Repeat every line, exactly, from the very first through the one where "from mathutils import Matrix, Vector" appears. Add nothing else.

» MATERIAL:
## Begin

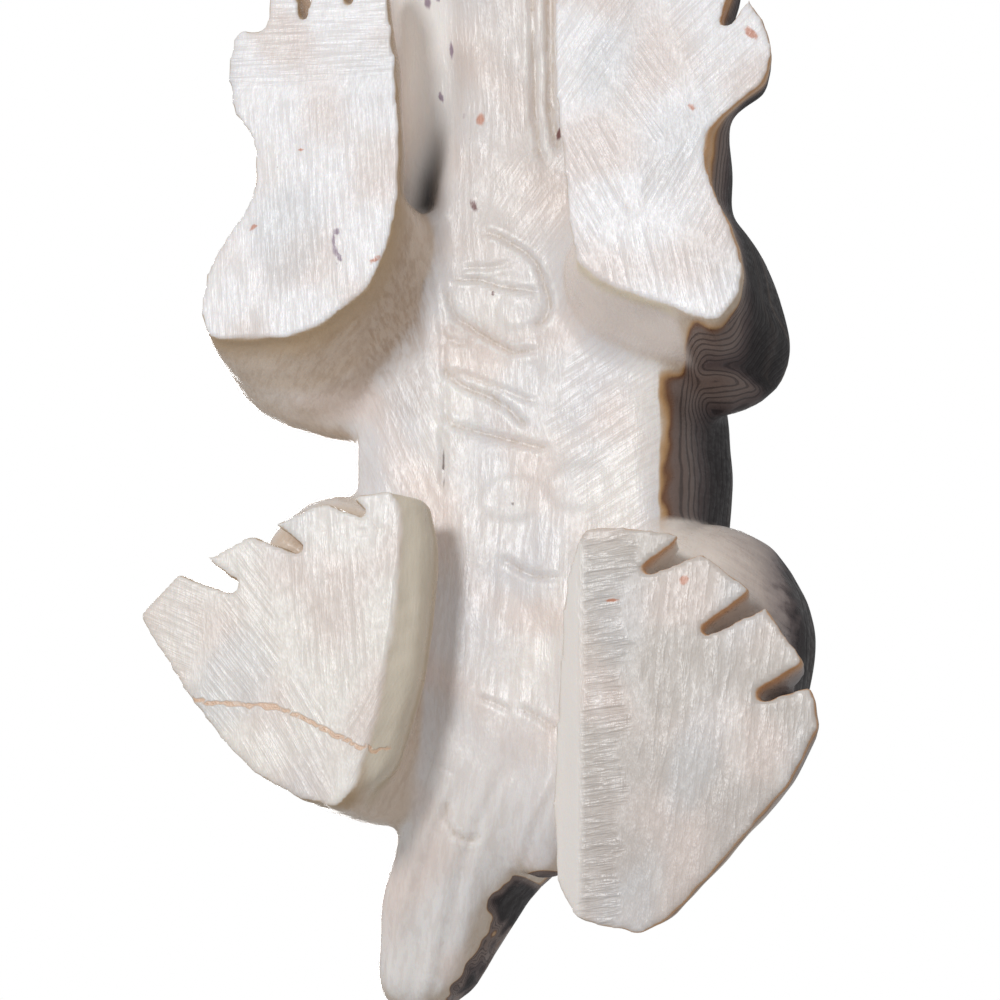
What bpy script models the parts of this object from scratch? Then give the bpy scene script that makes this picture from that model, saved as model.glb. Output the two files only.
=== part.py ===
"""A reptile fetish: one stumpy-tailed lizard, carved whole from one piece of banded stone.

Metres, +Z up. It stands on four flat soles at z = 0, with its head towards -Y and its tail
towards +Y. The origin is at the middle of its box, on the ground.
"""

import math

import bmesh
import bpy
from mathutils import Matrix, Vector

# Driving sizes, in metres
LENGTH = 0.083
FOOT_THICKNESS = 0.0034
TOE_GAP = 0.0012
BELLY_LINE_DEPTH = 0.00035
BELLY_LINE_WIDTH = 0.0009
THROAT_LINE_DEPTH = 0.0006
THROAT_LINE_WIDTH = 0.0011
MOUTH_LINE_WIDTH = 0.0007
MOUTH_LINE_DEPTH = 0.0006
EYE_RADIUS = 0.0021
PUPIL_RADIUS = 0.0008
PUPIL_DEPTH = 0.00045
NOSTRIL_RADIUS = 0.00045

# The pose and the free forms are drawn in 83rds of the length, which are millimetres at the real size.
UNIT = LENGTH / 83

# Where on the drawing the origin is: under the middle of the finished box
ORIGIN = (-1.913, -12.501)

# How finely the stone is worked
CARVING_STEP = 0.42 * UNIT
SOFTENING_PASSES = 4
FINISHED_TRIANGLES = 10600

# Head, body and tail: y, middle x, half width, underside z, widest z, back z, how square the underside is
TRUNK = (
    (-54.0, -1.4, 1.6, 5.6, 7.4, 8.9, 0.2),
    (-53.0, -1.4, 3.3, 4.7, 7.4, 10.3, 0.3),
    (-50.5, -1.4, 5.2, 4.0, 7.8, 12.2, 0.4),
    (-46.5, -1.4, 7.4, 3.6, 8.4, 14.6, 0.45),
    (-42.0, -1.4, 8.9, 3.5, 9.4, 16.2, 0.45),
    (-38.0, -1.4, 9.5, 3.9, 10.4, 16.6, 0.3),
    (-34.0, -1.3, 9.8, 4.6, 11.2, 16.8, 0.2),
    (-28.0, -1.1, 10.2, 5.0, 12.0, 17.8, 0.2),
    (-21.0, -1.0, 10.6, 5.2, 12.8, 19.2, 0.5),
    (-17.0, -1.0, 11.0, 5.2, 13.0, 19.9, 0.75),
    (-12.0, -1.0, 11.4, 5.3, 13.4, 20.6, 0.8),
    (-4.0, -0.9, 12.0, 5.4, 13.6, 21.0, 0.8),
    (4.0, -1.2, 11.4, 5.4, 13.2, 20.6, 0.8),
    (11.0, -2.4, 9.8, 5.5, 12.6, 19.4, 0.7),
    (16.0, -3.0, 6.4, 5.8, 12.4, 18.0, 0.6),
    (19.6, -4.7, 5.2, 6.6, 12.4, 17.0, 0.5),
    (22.5, -6.6, 4.3, 7.8, 12.8, 16.4, 0.45),
    (25.6, -7.9, 3.4, 9.0, 13.0, 15.8, 0.4),
    (27.8, -8.6, 2.7, 10.0, 13.2, 15.4, 0.35),
    (29.0, -9.0, 1.2, 11.6, 13.2, 14.6, 0.2),
)
TRUNK_RINGS_PER_STATION = 3
SECTION_POINTS = 32
DOME_POWER = 0.88
BELLY_TAPER = 0.16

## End

» ANSWER FOR THIS EXERCISE:
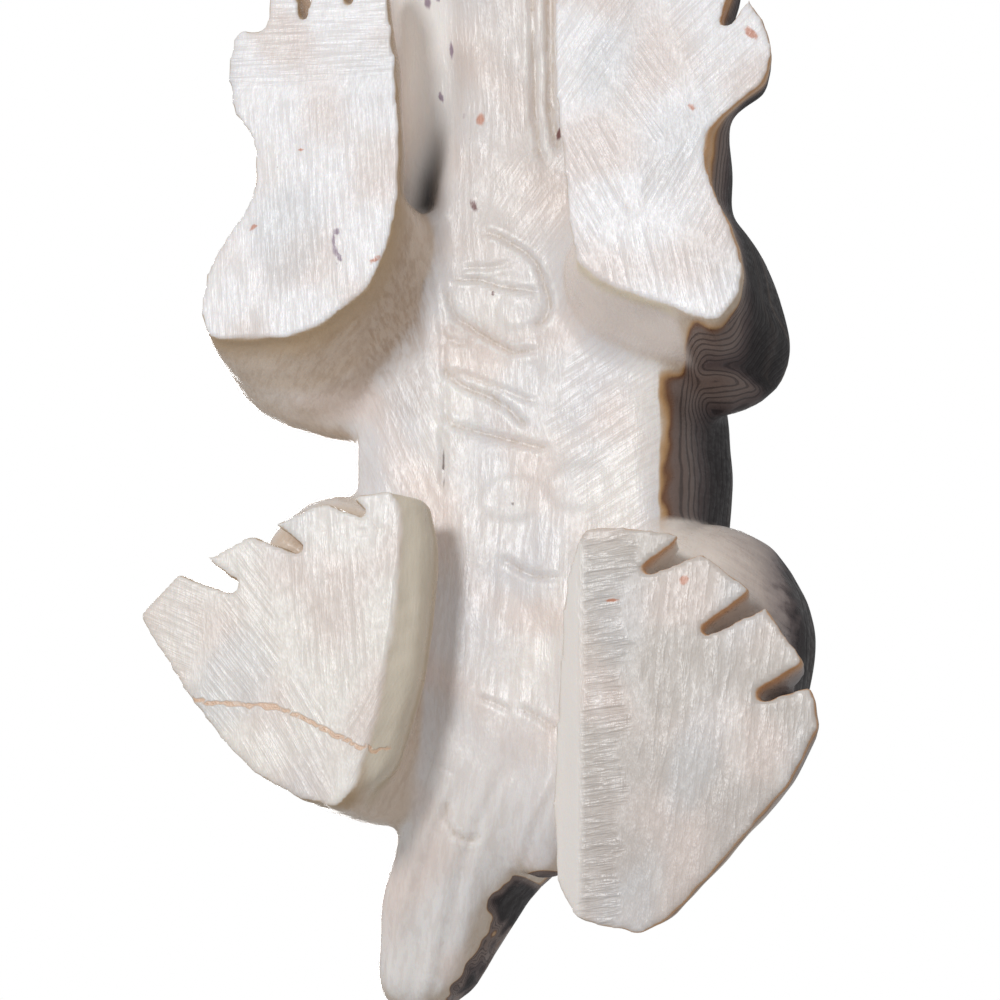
What bpy script models the parts of this object from scratch? Then give the bpy scene script that makes this picture from that model, saved as model.glb. Output the two files only.
=== part.py ===
"""A reptile fetish: one stumpy-tailed lizard, carved whole from one piece of banded stone.

Metres, +Z up. It stands on four flat soles at z = 0, with its head towards -Y and its tail
towards +Y. The origin is at the middle of its box, on the ground.
"""

import math

import bmesh
import bpy
from mathutils import Matrix, Vector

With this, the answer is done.